Laser ablation of a triazene polymer studied by ns-interferometry and shadowgraphy

Nanosecond-interferometry and shadowgraphy is used to observe the dynamic behavior of the etching process during and after the irradiation pulse. Commercially available polymers exhibit quite often poor laser ablation properties for irradiation wavelengths greater than or equal to 248 nm. At these wavelengths the absorption is due to the quite photostable aromatic groups. A photolabile triazene polymer was selected to compare the influence of a photolabile group on the laser ablation process. The photochemical active triazene reveals a strong absorption band at 332 nm and is responsible for the observed high etch rates and the low threshold for 308 nm irradiation.

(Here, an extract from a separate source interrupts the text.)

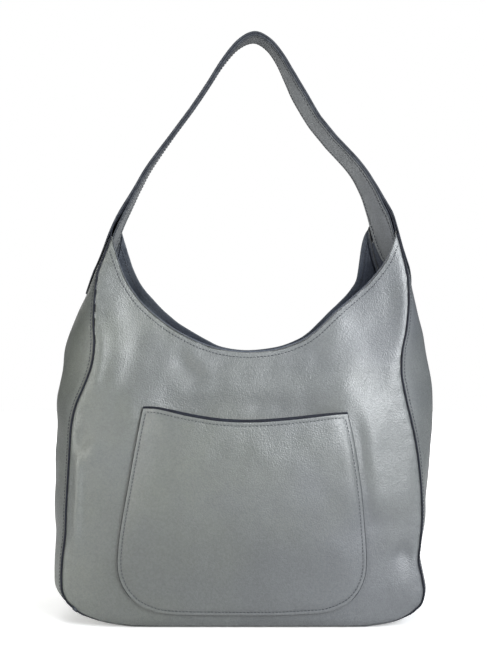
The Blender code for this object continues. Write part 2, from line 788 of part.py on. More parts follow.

The absorption coefficients at 193 nm and at 308 nm are comparable, allowing to study the influence of the different absorption sites by ns-interferometry and shadowgraphy measurements. The etching of the triazene polymer starts and ends with the laser beam. No surface swelling, which is assigned to photothermal ablation, is detected for fluences above the threshold of the ablation. The expansion of the laser ablation induced shockwave was measured for the photolabile triazene polymer and the photostable polyimide. The speed of the shockwave increases with fluence and is higher for irradiation with 193 nm than for 308 nm. A shockwave with equal or higher velocity is observed for the triazene polymer than for the polyimide.